RH: It moves quickly especially after getting your research up to speed. Have you been able to explore the Netherlands?

NV: I went to Middelburg to see the Oosterscheldekering (storm barrier). I also went to the Open Air Museum in Arnhem, which has been my favorite trip so far.

RH: How will this experience help you in your future?

NV: First, the technical skills that I’m building up, as the Dutch are world leaders in water resource engineering. As someone who has lived in the US and traveled here and there, this experience has opened and expanded my worldview. As a person of color in the US, it’s easy to say we have so many problems and the rest of the world has to watch us be ‘messy.’ But coming to a more homogenous country, it’s given me a new appreciation for the US and its diversity and the amount of representation in the US.

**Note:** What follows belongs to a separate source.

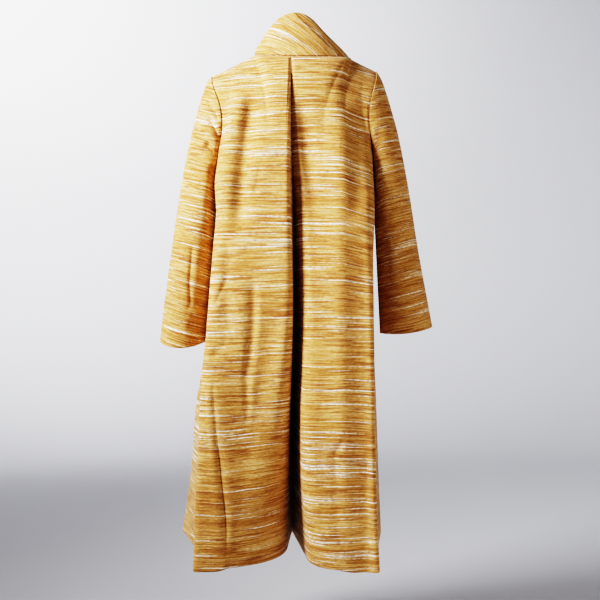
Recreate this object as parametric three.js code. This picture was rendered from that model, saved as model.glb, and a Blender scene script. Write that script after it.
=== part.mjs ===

RH: Now for rapid fire questions!

Favorite food in the Netherlands? Bitterballen.

Favorite drink (alcoholic or non-alcoholic) in the Netherlands? Texel’s beer.

Favorite thing to do on a Sunday? Go to Scheveningen.

Favorite word/phrase in Dutch? Lekker.

Thing you miss most from the US? The mountains and nature.

The food you miss the most from the US? Smoked salmon- I haven’t found it smoked yet here.

Funniest cultural experience so far? I saw someone riding their bike without hands eating yogurt, I was very impressed by that!

Biggest culture shock? Everyone says this, but the Dutch directness. I’ve learned that people are being very efficient when speaking with you.

Favorite museum? That’s hard- it’s between the Open Air Museum or the Rijksmuseum.

What experience do you need to have before you leave? There’s a 'Dutch Disneyland,' Efteling, that I would love to go to.

Finally, what are the top 3 things you need to get started as NAF flood management fellow? Open a bank account because you will need your Dutch IBAN number for everything. Make sure your housing is squared away before arriving, and spend time thinking about where you want to live. Get a personal OV-chipkaart and don’t waste your money paying per trip, and be sure to add a train pass on there.